6. Some things will come easier to you than to the others, some will come harder, and it is OK. I always saw how easily a headstand was done even by beginners, and I still couldn’t do it after months of practice. It made me feel constantly unable. What I forgot were complicated twists and backbends which never required an effort from my side, while other students struggled with them. We have different strong and weak sides, and it doesn’t mean that we are better or worse.

7. When we are stuck inside ourselves, it can completely detach us from the realistic understanding of our own abilities. I was 100% confident that I wasn’t able to do a headstand, ever. I thought that I couldn’t straighten my legs, and I kept doing my regular headstand next to a wall, even though I didn’t even touch the wall anymore. Only when my husband took a picture of me secretly, I realized: I was 1 meter away from the wall and my body was perfectly straight. But every time I knew that there was no wall in the vicinity, I wouldn’t be able to lift my legs up, because I thought I couldn’t.

8. Daily practice can go a long way. Keep trying. Even if it sounds all too familiar – just keep trying. You might not notice any progress for a very long time, but trust me, you are moving ahead.

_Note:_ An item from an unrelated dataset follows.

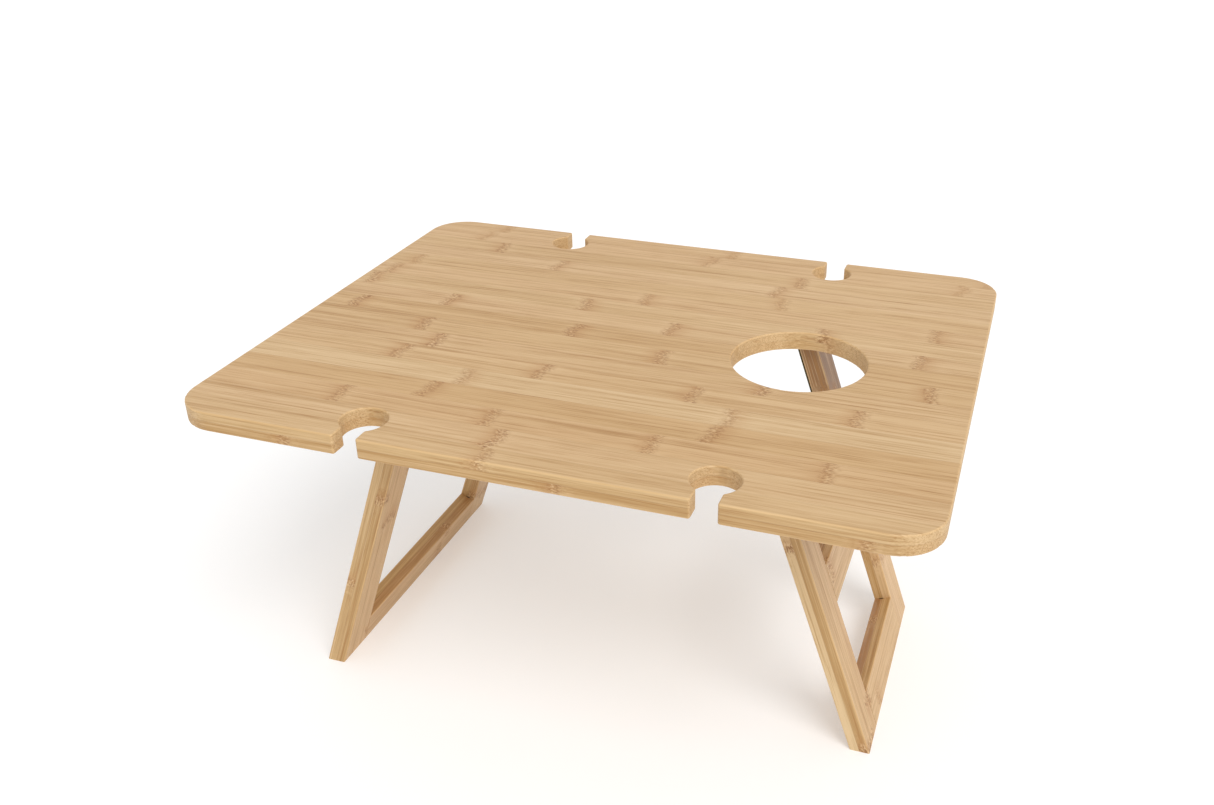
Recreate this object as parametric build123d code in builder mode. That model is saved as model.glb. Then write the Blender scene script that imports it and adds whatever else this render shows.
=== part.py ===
from build123d import *
import os
from math import cos, radians, sin, tan

# Folding side table: a bamboo board on two nesting sled-shaped leg frames, hinged with steel flap hinges.
# Origin at floor level under the board's centre. +X runs along the board, +Y to its back edge, +Z up.
# The wide frame stands at -X and the narrow one at +X. Millimetres throughout.

os.makedirs("parts", exist_ok=True)

# ---- board ----
top_length = 480.0
top_width = 380.0
top_thickness = 13.5
table_height = 250.0
corner_radius = 29.0
edge_round = 1.1

# ---- bottle hole and glass notches ----
bottle_radius = 46.0
bottle_x = 122.5
notch_radius = 15.0
notch_slot_width = 15.7
notch_x = 112.0
notch_inset = 24.0           # long edge to the centre of the round part
notch_corner_round = 1.6

# ---- leg frames ----
splay_deg = 19.3             # lean of both frames from the vertical
foot_x = 206.0               # outer floor edge of each frame from the centre
member_width = 30.0          # seen square on to the frame
member_thickness = 13.3
member_round = 0.8
wide_half = 119.0            # half the wide frame, along Y
nest_gap = 1.5               # the narrow frame folds inside the wide one with this to spare
rail_rise = 107.0            # floor edge to the narrow frame's mid rail, along the frame

# ---- dowels that hold the frame joints ----
dowel_radius = 3.0
dowel_length = 24.0
dowel_pitch = 15.0
dowel_clearance = 0.02
dowel_end_room = 0.5

# ---- hinges ----
leaf_length = 46.0           # from the pin's centre
leaf_width = 24.0
leaf_thickness = 2.0
leaf_corner = 4.0
knuckle_radius = 3.0
knuckle_gap = 0.2            # knuckle to the board and to the post
knuckle_side_gap = 0.3       # between one knuckle and the next
pin_radius = 1.5
pin_fixed_clearance = 0.02
pin_running_clearance = 0.06
pin_overhang = 0.7
pin_chamfer = 0.4

# ---- wood screws ----
screw_head_radius = 2.8
screw_shank_radius = 1.5
screw_head_height = 1.3
screw_length = 10.5
screw_tip = 2.5
screw_seat_gap = 0.05        # head to its countersink
pilot_clearance = 0.02
pilot_end_room = 0.4
recess_width = 0.7
recess_span = 3.0
recess_depth = 0.8
screw_root = 9.7             # from the knuckle side of the leaf's plate to the first screw
screw_edge = 6.0             # from the leaf's free end and its sides to the nearest screw

# ---- worked out ----
splay = radians(splay_deg)
underside = table_height - top_thickness
narrow_half = wide_half - member_width - nest_gap
pin_drop = knuckle_radius + knuckle_gap
member_reach = table_height / cos(splay) + member_width
pivot_z = underside - pin_drop
inner_top_x = foot_x - underside * tan(splay) - member_thickness / cos(splay)
pivot_x = inner_top_x + pin_drop * tan(splay) - pin_drop / cos(splay)
knuckle_length = (leaf_width - 2 * knuckle_side_gap) / 3
leaf_start = knuckle_radius + knuckle_side_gap
first_screw = leaf_start + screw_root
last_screw = leaf_length - screw_edge
screw_aside = leaf_width / 2 - screw_edge
screw_places = [                # along the leaf from the pin, across the leaf
    (first_screw, -screw_aside),
    ((first_screw + last_screw) / 2, screw_aside),
    (last_screw, -screw_aside),
]
pilot_depth = screw_length - leaf_thickness + pilot_end_room
notch_y = top_width / 2 - notch_inset
WIDE, NARROW = -1, 1         # side of the board along X


def write(builder, label):
    """Label a finished piece and write it."""
    builder.part.label = label
    export_step(builder.part, f"parts/{label}.step")


def up_along(side):
    """Direction up a frame's face, square to Y."""
    return Vector(-side * sin(splay), 0, cos(splay))


def outward(side):
    """Direction out of a frame's outer face."""
    return Vector(side * cos(splay), 0, sin(splay))


def frame_point(side, y, rise, depth=0.0):
    """Point on a frame: y across it, rise up its outer face from the floor edge, depth in from that face."""
    return Vector(side * foot_x, y, 0) + up_along(side) * rise - outward(side) * depth


def frame_plane(side):
    """Outer face of a frame, with local x along +Y and local y up the frame."""
    return Plane(origin=frame_point(side, 0, 0), x_dir=(0, 1, 0), z_dir=outward(side) * side)


def bar(side, y_span, rise_span, along, dowel_places, pilot_places):
    """One straight member of a frame: cut to the floor and to the board, eased and drilled."""
    with BuildPart() as member:
        with BuildSketch(frame_plane(side)):
            with Locations((sum(y_span) / 2, sum(rise_span) / 2)):
                Rectangle(y_span[1] - y_span[0], rise_span[1] - rise_span[0])
        extrude(amount=-side * member_thickness)
        fillet(member.edges().filter_by(Axis((0, 0, 0), along)), radius=member_round)
        split(bisect_by=Plane.XY, keep=Keep.TOP)
        split(bisect_by=Plane.XY.offset(underside), keep=Keep.BOTTOM)
        for place in dowel_places:
            with BuildSketch(place):
                Circle(dowel_radius + dowel_clearance)
            extrude(amount=dowel_length / 2 + dowel_end_room, both=True, mode=Mode.SUBTRACT)
        for place in pilot_places:
            with BuildSketch(place):
                Circle(screw_shank_radius + pilot_clearance)
            extrude(amount=-pilot_depth, mode=Mode.SUBTRACT)
    return member


def dowel_planes(side, y_joint, rise):
    """Planes square to Y through the centres of a joint's dowels."""
    rises = [rise + member_width / 2 + step * dowel_pitch / 2 for step in (-1, 1)]
    centres = [frame_point(side, y_joint, place, member_thickness / 2) for place in rises]
    return [Plane(origin=centre, x_dir=up_along(side), z_dir=(0, 1, 0)) for centre in centres]


def joint_planes(side, half, rises):
    """Dowel planes of every joint on one frame, at both of its posts."""
    inner = half - member_width
    return [plane for y in (-inner, inner) for rise in rises for plane in dowel_planes(side, y, rise)]


def leg_leaf_plane(side, y):
    """Plane on a post's inner face at the pin's height: local x down the post, local z off the face."""
    foot_of_pin = Vector(side * pivot_x, y, pivot_z) + outward(side) * pin_drop
    return Plane(origin=foot_of_pin, x_dir=-up_along(side), z_dir=-outward(side))


def board_leaf_plane(side, y):
    """Plane on the board's underside over the pin: local x towards the board's middle, local z down."""
    return Plane(origin=(side * pivot_x, y, underside), x_dir=(-side, 0, 0), z_dir=(0, 0, -1))


def screw_planes(leaf_planes):
    """Planes at the screw places of the given leaves, on the face that the leaf lies on."""
    places = []
    for plane in leaf_planes:
        for along, across in screw_places:
            centre = plane.from_local_coords(Vector(along, across, 0))
            places.append(Plane(origin=centre, x_dir=plane.x_dir, z_dir=plane.z_dir))
    return places


def hinge_leaf(plane, knuckle_steps, pin_clearance):
    """A flap: a plate with its knuckles curled round the pin. Steps are knuckle places along the pin."""
    with BuildPart() as leaf:
        with BuildSketch(plane):
            with Locations(((leaf_start + leaf_length) / 2, 0)):
                Rectangle(leaf_length - leaf_start, leaf_width)
        extrude(amount=leaf_thickness)
        upright = leaf.edges().filter_by(Axis((0, 0, 0), plane.z_dir))
        fillet(upright.sort_by(Axis(plane.origin, plane.x_dir))[-2:], radius=leaf_corner)
        for step in knuckle_steps:
            middle = plane.from_local_coords(Vector(0, step * (knuckle_length + knuckle_side_gap), 0))
            section = Plane(origin=middle, x_dir=plane.x_dir, z_dir=plane.x_dir.cross(plane.z_dir))
            rise = -1 if section.y_dir.dot(plane.z_dir) < 0 else 1
            with BuildSketch(section):
                with Locations((0, rise * pin_drop)):
                    Circle(knuckle_radius)
                with Locations((leaf_start / 2, rise * leaf_thickness / 2)):
                    Rectangle(leaf_start, leaf_thickness)
            extrude(amount=knuckle_length / 2, both=True)
        pin_axis = Plane(
            origin=plane.from_local_coords(Vector(0, 0, pin_drop)), x_dir=plane.x_dir, z_dir=(0, 1, 0)
        )
        with BuildSketch(pin_axis):
            Circle(pin_radius + pin_clearance)
        extrude(amount=leaf_width, both=True, mode=Mode.SUBTRACT)
        for seat in screw_planes([plane]):
            with BuildSketch(seat):
                Circle(screw_shank_radius + screw_seat_gap)
            extrude(amount=leaf_thickness, mode=Mode.SUBTRACT)
            with BuildSketch(seat.offset(leaf_thickness)):
                Circle(screw_head_radius + screw_seat_gap)
            with BuildSketch(seat.offset(leaf_thickness - screw_head_height)):
                Circle(screw_shank_radius + screw_seat_gap)
            loft(mode=Mode.SUBTRACT)
    return leaf


# ---- one screw, its seat on Z = 0 and its head up ----
with BuildPart() as screw:
    with BuildSketch(Plane.XZ):
        with BuildLine():
            Polyline(
                (0, leaf_thickness),
                (screw_head_radius, leaf_thickness),
                (screw_shank_radius, leaf_thickness - screw_head_height),
                (screw_shank_radius, leaf_thickness - screw_length + screw_tip),
                (0, leaf_thickness - screw_length),
                close=True,
            )
        make_face()
    revolve(axis=Axis.Z)
    with BuildSketch(Plane.XY.offset(leaf_thickness)):
        Rectangle(recess_span, recess_width)
        Rectangle(recess_width, recess_span)
    extrude(amount=-recess_depth, mode=Mode.SUBTRACT)


def screw_group(planes, label):
    """A node of identical screws."""
    with BuildPart() as group:
        with Locations(*[Location(plane) for plane in planes]):
            add(screw.part)
    write(group, label)


# ---- where each hinge sits: the middle of its post ----
hinge_y = {WIDE: wide_half - member_width / 2, NARROW: narrow_half - member_width / 2}
hinges = [
    ("wide_front", WIDE, -hinge_y[WIDE]),
    ("wide_rear", WIDE, hinge_y[WIDE]),
    ("narrow_front", NARROW, -hinge_y[NARROW]),
    ("narrow_rear", NARROW, hinge_y[NARROW]),
]
board_leaf_planes = [board_leaf_plane(side, y) for name, side, y in hinges]

# ---- board ----
with BuildPart() as tabletop:
    with BuildSketch(Plane.XY.offset(underside)) as outline:
        RectangleRounded(top_length, top_width, corner_radius)
        with Locations((bottle_x, 0)):
            Circle(bottle_radius, mode=Mode.SUBTRACT)
        with GridLocations(2 * notch_x, 2 * notch_y, 2, 2):
            Circle(notch_radius, mode=Mode.SUBTRACT)
        with GridLocations(2 * notch_x, top_width, 2, 2):
            Rectangle(notch_slot_width, 2 * notch_inset, mode=Mode.SUBTRACT)
        beside_notch = [v for v in outline.vertices() if abs(abs(v.X) - notch_x) < notch_radius]
        slot_corners = [v for v in beside_notch if abs(v.Y) > notch_y]
        fillet(slot_corners, radius=notch_corner_round)
    extrude(amount=top_thickness)
    rims = tabletop.edges().filter_by_position(Axis.Z, table_height, table_height)
    rims += tabletop.edges().filter_by_position(Axis.Z, underside, underside)
    fillet(rims, radius=edge_round)
    for place in screw_planes(board_leaf_planes):
        with BuildSketch(place):
            Circle(screw_shank_radius + pilot_clearance)
        extrude(amount=-pilot_depth, mode=Mode.SUBTRACT)
write(tabletop, "tabletop")

# ---- leg frames ----
for frame_name, side, half, rail_rises in (
    ("wide", WIDE, wide_half, []),
    ("narrow", NARROW, narrow_half, [rail_rise]),
):
    rises = [0.0] + rail_rises
    joints = joint_planes(side, half, rises)
    inner_half = half - member_width
    for end, end_name in ((-1, "front"), (1, "rear")):
        y_span = sorted((end * inner_half, end * half))
        pilots = screw_planes([leg_leaf_plane(side, end * hinge_y[side])])
        post = bar(side, y_span, (-member_width, member_reach), up_along(side), joints, pilots)
        write(post, f"{frame_name}_{end_name}_post")
    between = (-inner_half, inner_half)
    runner = bar(side, between, (-member_width, member_width), (0, 1, 0), joints, [])
    write(runner, f"{frame_name}_runner")
    for rise in rail_rises:
        rail = bar(side, between, (rise, rise + member_width), (0, 1, 0), joints, [])
        write(rail, f"{frame_name}_mid_rail")
    with BuildPart() as dowels:
        for plane in joints:
            with BuildSketch(plane):
                Circle(dowel_radius)
            extrude(amount=dowel_length / 2, both=True)
    write(dowels, f"{frame_name}_frame_dowels")

# ---- hinges and their screws ----
for hinge_name, side, y in hinges:
    board_leaf = hinge_leaf(board_leaf_plane(side, y), (-1, 1), pin_fixed_clearance)
    write(board_leaf, f"{hinge_name}_board_leaf")
    leg_leaf = hinge_leaf(leg_leaf_plane(side, y), (0,), pin_running_clearance)
    write(leg_leaf, f"{hinge_name}_leg_leaf")
    with BuildPart() as pin:
        with BuildSketch(Plane(origin=(side * pivot_x, y, pivot_z), x_dir=(1, 0, 0), z_dir=(0, 1, 0))):
            Circle(pin_radius)
        extrude(amount=leaf_width / 2 + pin_overhang, both=True)
        chamfer(pin.edges().filter_by(GeomType.CIRCLE), length=pin_chamfer)
    write(pin, f"{hinge_name}_hinge_pin")

screw_group(screw_planes(board_leaf_planes), "board_screws")
for frame_name, side in (("wide", WIDE), ("narrow", NARROW)):
    leaf_planes = [leg_leaf_plane(side, end * hinge_y[side]) for end in (-1, 1)]
    screw_group(screw_planes(leaf_planes), f"{frame_name}_frame_screws")
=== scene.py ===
from math import cos, radians, sin
from typing import NamedTuple

import bpy
from mathutils import Matrix, Vector


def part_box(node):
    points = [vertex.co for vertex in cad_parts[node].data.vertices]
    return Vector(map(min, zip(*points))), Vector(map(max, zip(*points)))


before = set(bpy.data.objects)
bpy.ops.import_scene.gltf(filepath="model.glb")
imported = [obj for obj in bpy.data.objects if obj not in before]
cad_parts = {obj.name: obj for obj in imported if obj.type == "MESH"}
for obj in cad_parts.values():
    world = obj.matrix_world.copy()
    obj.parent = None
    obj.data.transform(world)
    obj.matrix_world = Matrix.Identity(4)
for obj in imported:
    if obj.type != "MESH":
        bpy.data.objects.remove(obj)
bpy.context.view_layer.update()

MM = 1000.0                 # in a metre
X, Y, Z = (1, 0, 0), (0, 1, 0), (0, 0, 1)


class Pattern(NamedTuple):
    """A pattern's repeats per mm along the grain, across it and through, then its detail and roughness."""
    along: float
    across: float
    through: float
    detail: float = 2.0
    rough: float = 0.5


# ---- camera ----
CAMERA_PLACE = (0.2588, -0.7031, 0.5895)
CAMERA_AZIMUTH = 18.68      # degrees round from the front
CAMERA_ELEVATION = 28.37
CAMERA_ROLL = -0.11
CAMERA_LENS = 34.56         # mm
CAMERA_SENSOR = 36.0        # mm
CAMERA_SHIFT = (-0.0409, 0.0125)
CAMERA_NEAR = 0.01

# ---- light and floor ----
ROOM_LIGHT = 0.74
KEY_LIGHT = 1.65
KEY_FROM = (1.3, -1.2, 1.9)
KEY_SOFTNESS = 35.0         # degrees across
FLOOR_HALF = 40.0
FLOOR_GREYS = (0.71, 0.71, 0.71), (0.73, 0.73, 0.73)
FLOOR_MOTTLE = 3.0          # repeats per metre
FLOOR_DETAIL = 3.0
FLOOR_ROUGHNESS = 0.65
FLOOR_GLOSS = 0.2
FLOOR_GLOW = 0.30           # lifts the lit floor to white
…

I expected that a headstand would either twist my neck, or straighten my spine. The last thing I expected was that I would face my fears, and would keep facing them for weeks, and even months to come. Every single morning I started with my yoga practice and an attempt to do a headstand. At the beginning it was a source of total distress and despair. But one year of constant practice later it became a daily reminder of what we can achieve, if we let go our fears and replace them with belief and dedication.